Records
===============
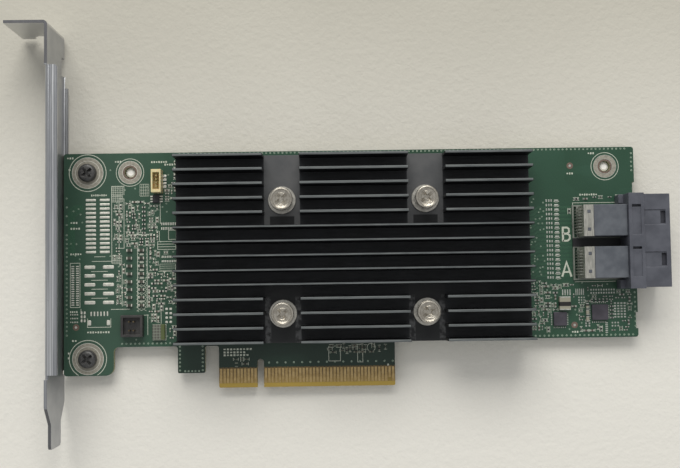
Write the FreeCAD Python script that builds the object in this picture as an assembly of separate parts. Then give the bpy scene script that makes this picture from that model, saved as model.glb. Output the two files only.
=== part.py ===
import FreeCAD, Part
import math
import os

# Low-profile storage controller card on a full-height bracket, component side up.
# Millimetres. The origin is on the finger edge, at the middle of the key slot, on the
# component face. +X runs from the bracket to the cable sockets, +Y from the finger edge
# to the top edge, +Z out of the component face.

os.makedirs("parts", exist_ok=True)
V = FreeCAD.Vector

# ---- circuit board ----
BOARD_LENGTH = 167.65
BOARD_HEIGHT = 68.90
BOARD_THICKNESS = 1.57
KEY_FROM_LEFT = 57.15
LOWER_EDGE = 13.0
LEFT_LOWER_EDGE = 12.2
LOBE_WIDTH = 14.5
LOBE_BELOW_SCREW = 4.9
GUIDE_TAB_GAP = 4.05
GUIDE_TAB_WIDTH = 7.9
GUIDE_TAB_FOOT = 4.4
OUTER_CORNER_RADIUS = 0.8
INNER_CORNER_RADIUS = 1.5
LOBE_CORNER_RADIUS = 2.4
TAB_ROOT_RADIUS = 0.75
TAB_CORNER_RADIUS = 0.4
SNAP_OFF_DEPTH = 0.6
SNAP_OFF_LENGTH = 4.7
SNAP_OFF_BELOW_TOP = 10.5
SNAP_OFF_ABOVE_LOWER = 2.5

# ---- gold fingers ----
PINS_LEFT_OF_KEY = 11
PINS_RIGHT_OF_KEY = 38
PIN_PITCH = 1.0
PIN_TO_KEY_CENTRE = 1.5
PAD_WIDTH = 0.7
PAD_LENGTH = 4.2
PAD_THICKNESS = 0.05
SHORT_PAD_SETBACK = 1.1
PAD_TO_TAB_EDGE = 0.6
KEY_WIDTH = 1.9
KEY_HEIGHT = 8.2
BEVEL_HEIGHT = 1.3
BEVEL_DEPTH = 0.42

# ---- board holes ----
TOP_HOLE_INSET = 5.7
TOOLING_HOLE_RADIUS = 1.55
TOOLING_HOLE_FROM_LEFT = 19.4
TOOLING_HOLE_FROM_RIGHT = 8.55
BRACKET_SCREW_INSET = 7.0
LOWER_SCREW_UP = 8.9

# ---- bracket: one folded steel sheet ----
SHEET = 0.86
BRACKET_WIDTH = 18.42
BRACKET_LENGTH = 120.02
TAB_LENGTH = 11.43
TONGUE_BELOW_FINGERS = 15.38
PLATE_TO_BOARD_EDGE = 0.44
BEND_RADIUS = 1.3
HIGH_FLANGE_DEPTH = 3.65
LOW_FLANGE_DEPTH = 2.1
FLANGE_TOP_BELOW_TAB = 12.6
LOW_FLANGE_TOP_DROP = 3.4
FLANGE_BELOW_SCREW = 3.3
FLANGE_CORNER = 1.0
RELIEF_WIDTH = 1.2
RELIEF_DEPTH = 1.6
NECK_HEIGHT = 5.4
NECK_CUT = 3.2
TAPER_LENGTH = 5.0
TONGUE_LENGTH = 6.98
TONGUE_WIDTH = 10.19
TONGUE_CORNER = 1.2
NOTCH_WIDTH = 4.42
NOTCH_DEPTH = 3.2
NOTCH_LEG = 4.0
EAR_WIDTH = 9.4
EAR_CORNER = 4.2
COLLAR_RADIUS = 2.35
COLLAR_DROP = 0.9

# ---- turned fasteners ----
TURNED_SIDES = 20
SCREW_HEAD_RADIUS = 2.7
SCREW_HEAD_TOP_RADIUS = 1.9
SCREW_HEAD_HEIGHT = 1.9
SCREW_HEAD_RIM = 0.95
SCREW_SHANK_RADIUS = 1.46
SCREW_LENGTH = 3.9
THREAD_CLEARANCE = 0.05
SCREW_HOLE_CLEARANCE = 0.15
RECESS_SPAN = 3.3
RECESS_FOOT_SPAN = 1.1
RECESS_WIDTH = 0.75
RECESS_DEPTH = 1.1
RECESS_TURN = 45

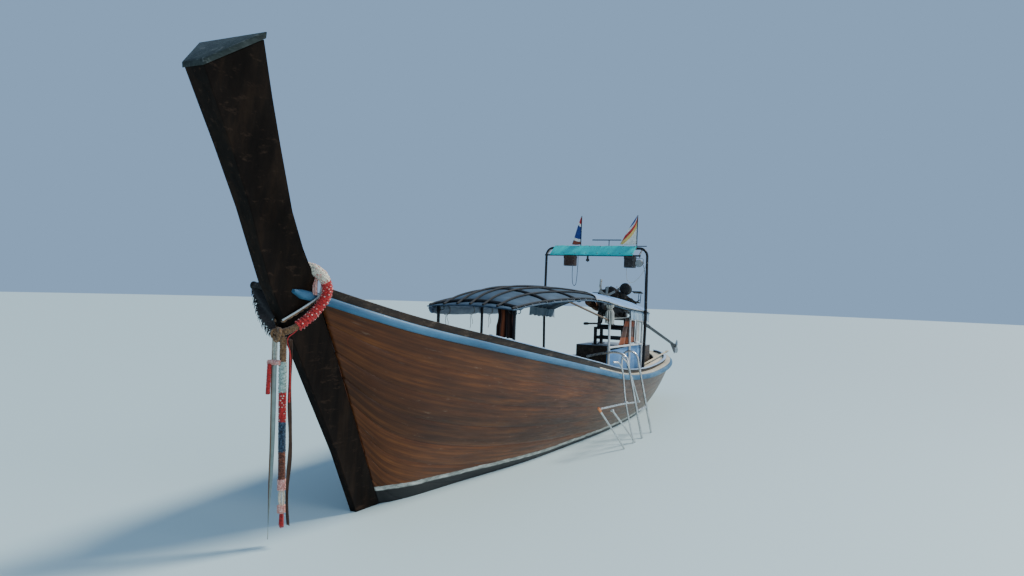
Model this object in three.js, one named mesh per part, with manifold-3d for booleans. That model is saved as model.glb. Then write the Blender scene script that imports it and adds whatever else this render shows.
===============
REQUIRED TASK: Give the number of lines above in which the word "parts" occurs, with nothing else.

OUTPUT: 2